Section 68 of the Constitution Act, 1867 () is a provision of the Constitution of Canada relating to the seats of government of the four original provinces, New Brunswick, Nova Scotia, Ontario and Quebec.

The Constitution Act, 1867 is the constitutional statute which established Canada.  Originally named the British North America Act, 1867, the Act continues to be the foundational statute for the Constitution of Canada, although it has been amended many times since 1867.  It is now recognised as part of the supreme law of Canada.

Constitution Act, 1867

The Constitution Act, 1867 is part of the Constitution of Canada and thus part of the supreme law of Canada.  It was the product of extensive negotiations by the governments of the British North American provinces in the 1860s. The Act sets out the constitutional framework of Canada, including the structure of the  federal government and the powers of the federal government and the provinces.  Originally enacted in 1867 by the British Parliament under the name the British North America Act, 1867, in 1982 the Act was brought under full Canadian control through the Patriation of the Constitution, and was renamed the Constitution Act, 1867.  Since Patriation the Act can only be amended in Canada, under the amending formula set out in the Constitution Act, 1982.

Text of section 68 

Section 68 reads:

Section 68 is found in Part V of the Constitution Act, 1867, dealing with provincial constitutions.  It has not been amended since the Act was enacted in 1867.

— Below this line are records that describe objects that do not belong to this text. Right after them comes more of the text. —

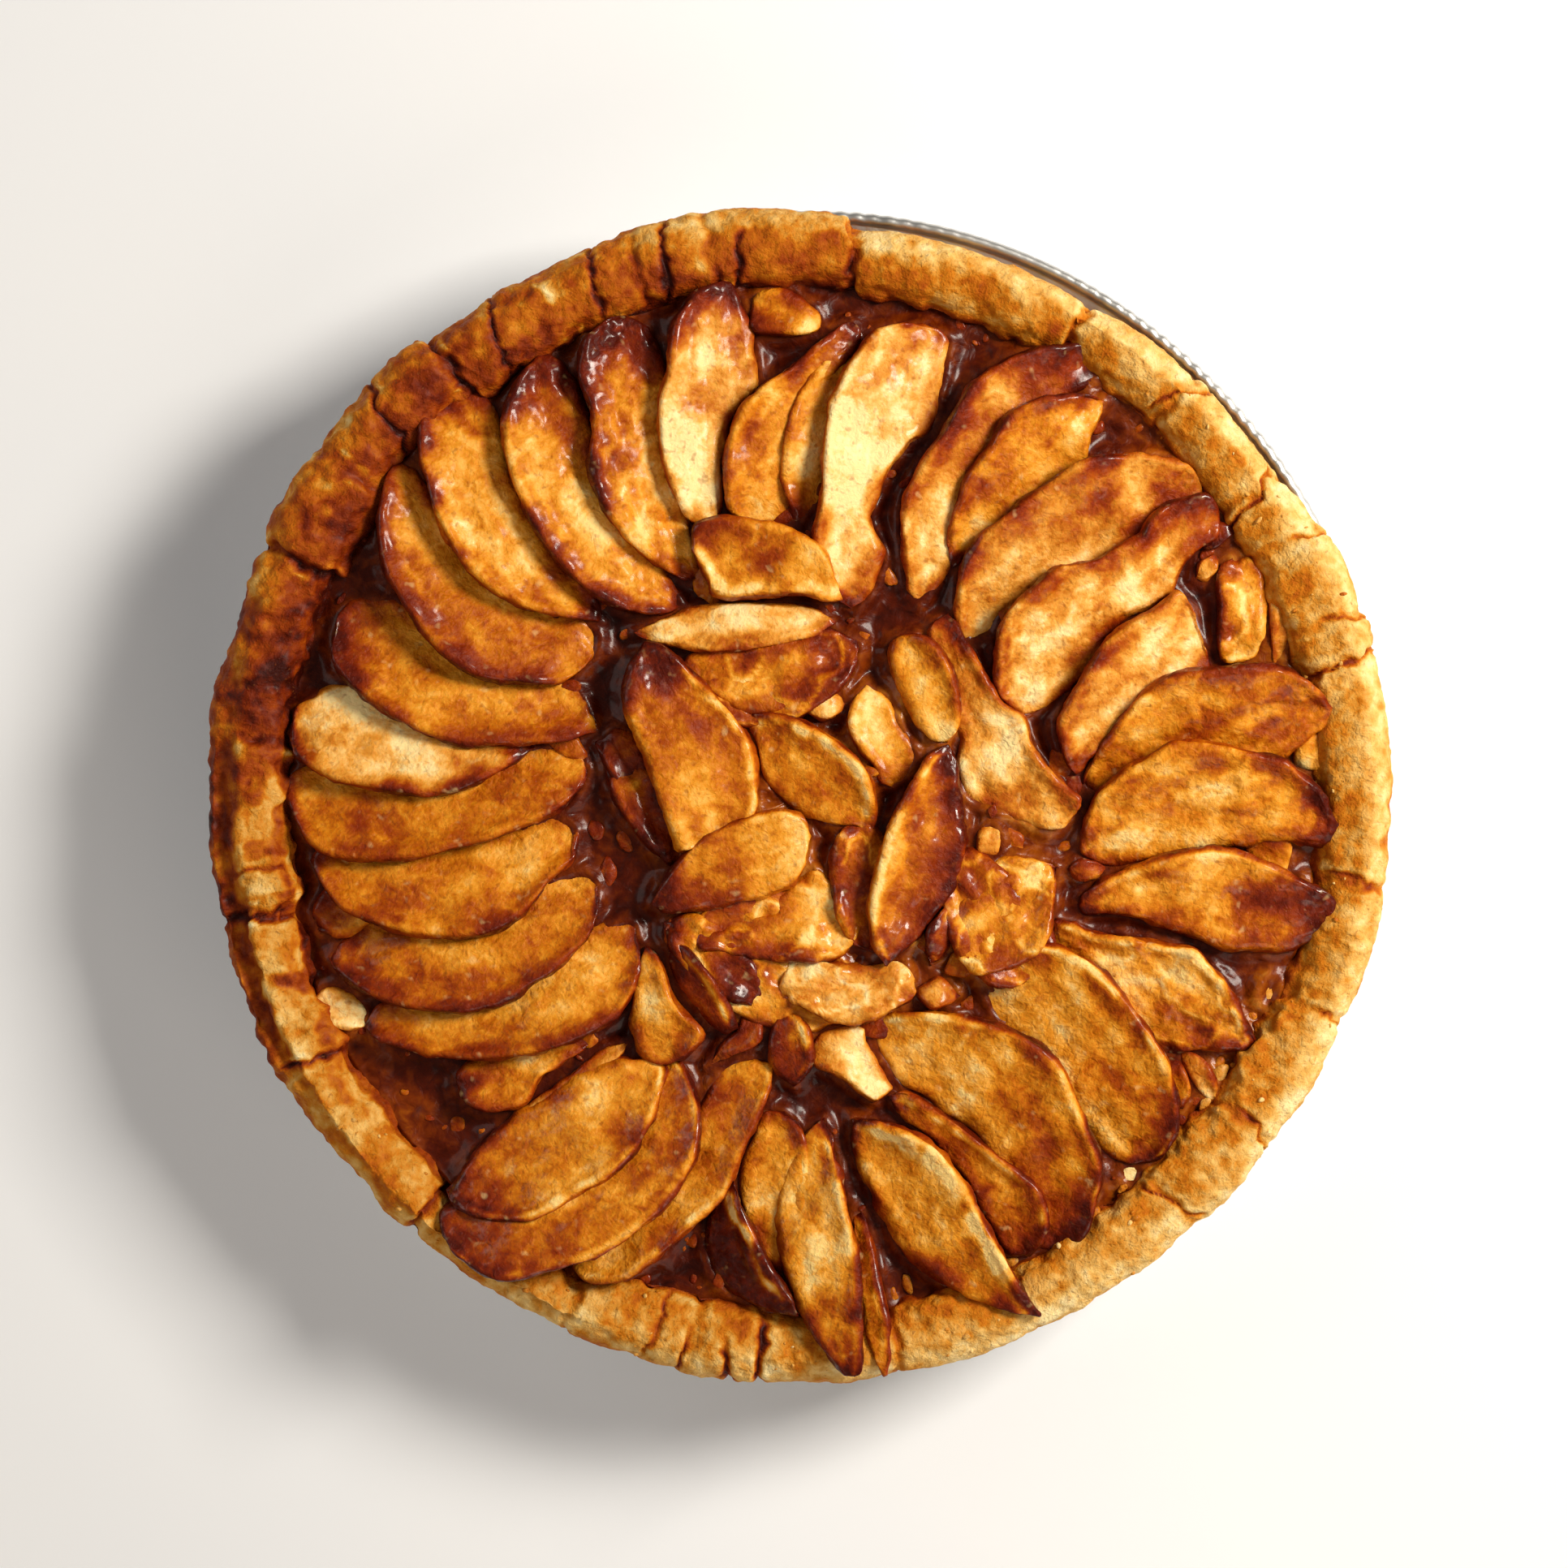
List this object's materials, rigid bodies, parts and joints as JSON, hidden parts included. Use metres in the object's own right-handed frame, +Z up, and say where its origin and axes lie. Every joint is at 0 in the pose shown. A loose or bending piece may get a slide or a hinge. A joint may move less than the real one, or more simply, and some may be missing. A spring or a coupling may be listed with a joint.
{
  "type": "fruit pie",
  "caption": "Round open fruit pie in a shallow foil tin, with a rolled pastry rim and baked fruit slices fanned round and heaped in its middle.",
  "frame": {"origin": "middle of the pie, on the surface that the tin stands on", "axes": "+Z up out of the filling; +Y towards the top of the picture, +X towards its right"},
  "size_m": [0.2301, 0.228, 0.0414],
  "materials": {
    "foil": "bright thin foil, lightly creased",
    "pastry": "baked shortcrust, crumbly, light gold to dark brown",
    "jelly": "dark glossy baked fruit jelly",
    "fruit_pale": "pale gold baked fruit, thin glaze, brown specks",
    "fruit_gold": "gold baked fruit, thin glaze, browned tips",
    "fruit_amber": "amber baked fruit, sticky glaze, browned tips",
    "fruit_dark": "dark red brown baked fruit, sticky glaze"
  },
  "bodies": {
    "root": {"tin": "foil", "crust": "pastry", "filling": "jelly", "scrap_top": "fruit_dark", "scrap_left": "fruit_pale", "tucked_bottom": "fruit_gold", "tucked_left": "fruit_amber", "ring_01": "fruit_amber", "ring_02": "fruit_amber", "ring_03": "fruit_amber", "ring_04": "fruit_amber", "ring_05": "fruit_pale", "ring_06": "fruit_amber", "ring_07": "fruit_gold", "ring_08": "fruit_gold", "ring_09": "fruit_gold", "ring_10": "fruit_gold", "ring_11": "fruit_pale", "ring_12": "fruit_gold", "ring_13": "fruit_gold", "ring_14": "fruit_pale", "ring_15": "fruit_pale", "ring_16": "fruit_amber", "ring_17": "fruit_pale", "ring_18": "fruit_pale", "ring_19": "fruit_pale", "block_right": "fruit_gold", "ring_20": "fruit_gold", "ring_21": "fruit_amber", "ring_22": "fruit_amber", "ring_23": "fruit_gold", "ring_24": "fruit_gold", "ring_25": "fruit_gold", "ring_26": "fruit_amber", "ring_27": "fruit_gold", "ring_28": "fruit_gold", "ring_29": "fruit_gold", "ring_30": "fruit_dark", "ring_31": "fruit_amber", "ring_32": "fruit_amber", "ring_33": "fruit_amber", "heap_01": "fruit_dark", "heap_02": "fruit_amber", "heap_03": "fruit_pale", "heap_04": "fruit_amber", "heap_05": "fruit_gold", "heap_06": "fruit_gold", "heap_07": "fruit_gold", "heap_08": "fruit_amber", "heap_09": "fruit_amber", "heap_10": "fruit_pale", "heap_11": "fruit_amber", "heap_12": "fruit_gold", "heap_13": "fruit_pale", "heap_14": "fruit_dark", "heap_15": "fruit_amber", "heap_16": "fruit_gold", "heap_17": "fruit_dark", "heap_18": "fruit_gold", "heap_19": "fruit_pale"}
  },
  "joints": []
}
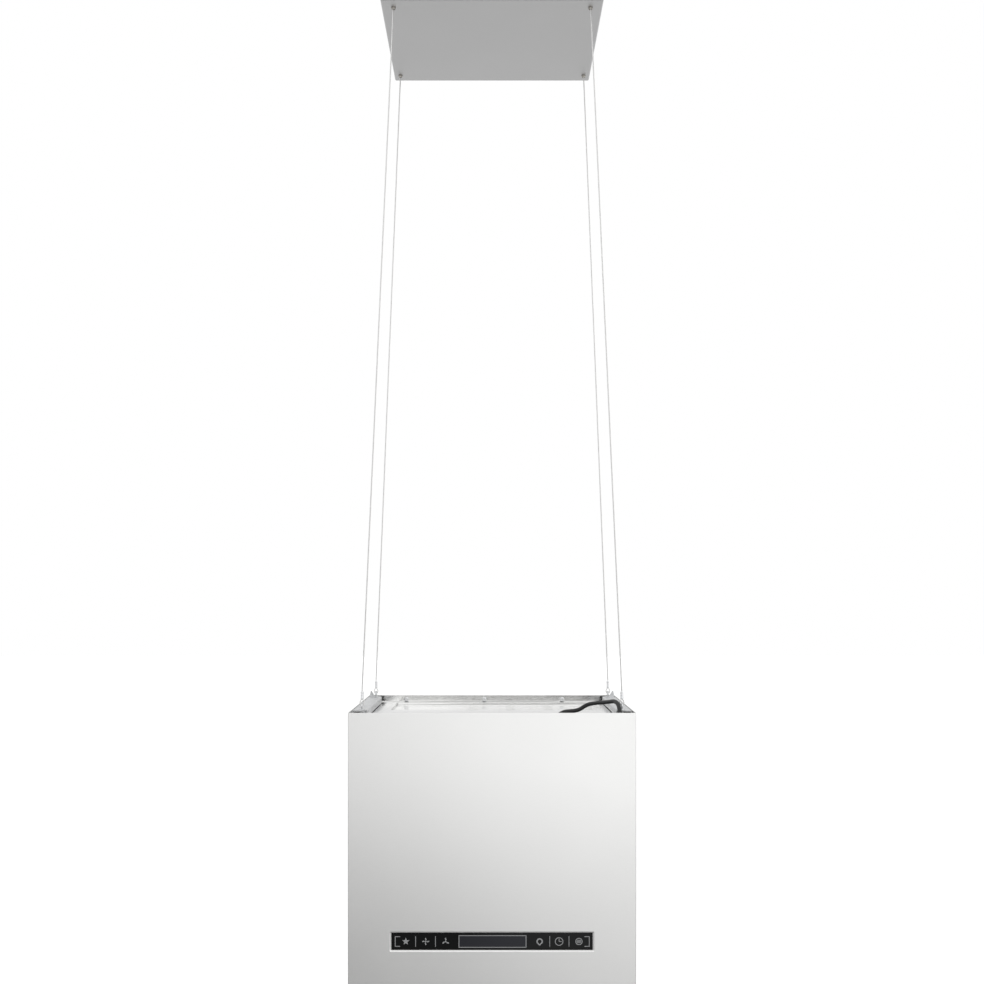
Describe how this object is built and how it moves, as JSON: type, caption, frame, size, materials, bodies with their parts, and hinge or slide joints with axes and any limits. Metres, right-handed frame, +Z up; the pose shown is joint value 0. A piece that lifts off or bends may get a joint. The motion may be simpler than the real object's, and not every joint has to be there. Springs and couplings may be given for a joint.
{
  "type": "hanging range hood",
  "caption": "Cubic recirculating range hood hung on four steel cables from a flat ceiling box, with a touch panel, top air outlet and drop-down grease filter.",
  "frame": {"origin": "centre of the ceiling plate's upper face, which lies on the ceiling", "axes": "+Z up, out of the mounting face into the ceiling; the control panel faces -Y; +X to the viewer's right"},
  "size_m": [0.37, 0.29, 1.336],
  "materials": {
    "brushed_shell": "fine vertical brushing",
    "cover_steel": "satin, matt below",
    "zinc_steel": "galvanised",
    "screw_steel": "bright zinc",
    "gripper_brass": "nickel plated",
    "wire_rope": "bright stranded",
    "ferrule_aluminium": "pressed",
    "motor_grey": "matt",
    "black_plastic": "fine grain",
    "carbon_fleece": "granular",
    "filter_aluminium": "bare",
    "metal_fleece": "woven wire",
    "lamp_glass": "frosted",
    "black_glass": "polished",
    "display_plastic": "gloss",
    "board_green": "satin",
    "grey_plastic": "fine grain",
    "black_rubber": "matt"
  },
  "bodies": {
    "ceiling": {"ceiling_plate": "zinc_steel", "ceiling_cover": "cover_steel", "cover_screws": "screw_steel", "cable_grippers": "gripper_brass", "cable_front_left": "wire_rope", "cable_front_right": "wire_rope", "cable_rear_left": "wire_rope", "cable_rear_right": "wire_rope"},
    "hood": {"cable_ferrules": "ferrule_aluminium", "cable_loops": "wire_rope", "cable_eyes": "screw_steel", "hanging_bracket_right": "zinc_steel", "hanging_bracket_left": "zinc_steel", "outer_shell": "brushed_shell", "hexagon_nuts": "screw_steel", "top_panel": "brushed_shell", "rim_screws": "screw_steel", "wiring_tray": "zinc_steel", "outlet_grille": "brushed_shell", "outlet_diffuser": "zinc_steel", "diffuser_screws": "screw_steel", "scroll_wrap": "zinc_steel", "scroll_side_right": "zinc_steel", "scroll_side_left": "zinc_steel", "inlet_ring_right": "zinc_steel", "inlet_ring_left": "zinc_steel", "shaft_bearings": "screw_steel", "motor_body": "motor_grey", "motor_bracket": "zinc_steel", "motor_screws": "screw_steel", "bottom_panel": "brushed_shell", "bottom_screws": "screw_steel", "lamp_bezels": "screw_steel", "lamp_lenses": "lamp_glass", "lamp_bodies": "filter_aluminium", "control_glass": "black_glass", "display_module": "display_plastic", "control_board": "board_green", "control_housing": "black_plastic", "power_box": "grey_plastic", "power_box_lid": "grey_plastic", "cord_gland": "black_plastic", "mains_lead": "black_rubber", "mains_lead_coil": "black_rubber", "lead_tie": "black_plastic", "mains_plug": "black_rubber"},
    "impeller": {"impeller_blades": "zinc_steel", "impeller_rings": "zinc_steel", "impeller_disc": "zinc_steel", "motor_shaft": "screw_steel"},
    "carbon_right": {"carbon_filter_right": "black_plastic", "carbon_pad_right": "carbon_fleece"},
    "carbon_left": {"carbon_filter_left": "black_plastic", "carbon_pad_left": "carbon_fleece"},
    "grease_filter": {"grease_filter_frame": "filter_aluminium", "grease_filter_mesh": "filter_aluminium", "grease_filter_core": "metal_fleece", "latch_housing": "black_plastic", "latch_springs": "screw_steel"},
    "filter_latch": {"filter_latch": "black_plastic"}
  },
  "joints": [
    {"name": "height_adjust", "type": "slide", "parent": "ceiling", "child": "hood", "axis": [0, 0, 1], "range_m": [0, 0.4], "deforming": ["cable_front_left", "cable_front_right", "cable_rear_left", "cable_rear_right"]},
    {"name": "impeller_spin", "type": "hinge", "parent": "hood", "child": "impeller", "pos_m": [0, 0, -1.122], "axis": [1, 0, 0], "continuous": true},
    {"name": "carbon_right_twist", "type": "hinge", "parent": "hood", "child": "carbon_right", "pos_m": [0.08, 0, -1.122], "axis": [1, 0, 0], "range_deg": [0, 20]},
    {"name": "carbon_left_twist", "type": "hinge", "parent": "hood", "child": "carbon_left", "pos_m": [-0.08, 0, -1.122], "axis": [1, 0, 0], "range_deg": [0, 20]},
    {"name": "grease_filter_tilt", "type": "hinge", "parent": "hood", "child": "grease_filter", "pos_m": [0, 0.1245, -1.3324], "axis": [1, 0, 0], "range_deg": [0, 70]},
    {"name": "filter_latch_slide", "type": "slide", "parent": "grease_filter", "child": "filter_latch", "axis": [0, 1, 0], "range_m": [0, 0.005], "stiffness_N_per_m": 600, "springref_m": -0.003, "deforming": ["latch_springs"]}
  ]
}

Purpose and interpretation

Section 68 defines the capitals of the four original provinces.  The established capitals of New Brunswick and Nova Scotia were continued, but capitals had to be assigned for the two new provinces created by the Act, Ontario and Quebec.  All four were chosen as capitals in part for military reasons, with two based on the risk of conflict with the United States.

Quebec City was the oldest city of the four, but had an interrupted tenure as a provincial capital.  Its military significance was its location at the point where the St. Lawrence estuary narrows into the St. Lawrence River, which was the cut-off point for large ocean-going warships entering the St. Lawrence. Quebec was the oldest city in New France, and had served as the capital of the French colony of Canada.  It had also served as the capital of the British Province of Quebec (from 1763 to 1791), and then as the capital of Lower Canada from 1791 to 1841.  However, after the creation of the Province of Canada in 1841, Kingston became the first capital of the new province.  Quebec later served as the capital of the Province of Canada from 1852 to 1856, and again from 1859 to 1866.  Quebec became the capital of the new province of Quebec on July 1, 1867.

Halifax was the second oldest provincial capital, having served as the capital of the British colony of Nova Scotia since 1749.  Its deep harbour, ice-free year round, made it a valuable port for the Royal Navy.  Halifax was one of the main stations for the Royal Navy in British North America in the 18th and 19th centuries.  Halifax continued as the capital of the province of Nova Scotia after Confederation in 1867.

Fredericton was made the capital of the British colony of New Brunswick in 1783.  The site was chosen because it was well-inland, and thus not vulnerable to naval attack from the United States.  It continued as the capital of the province of New Brunswick after Confederation.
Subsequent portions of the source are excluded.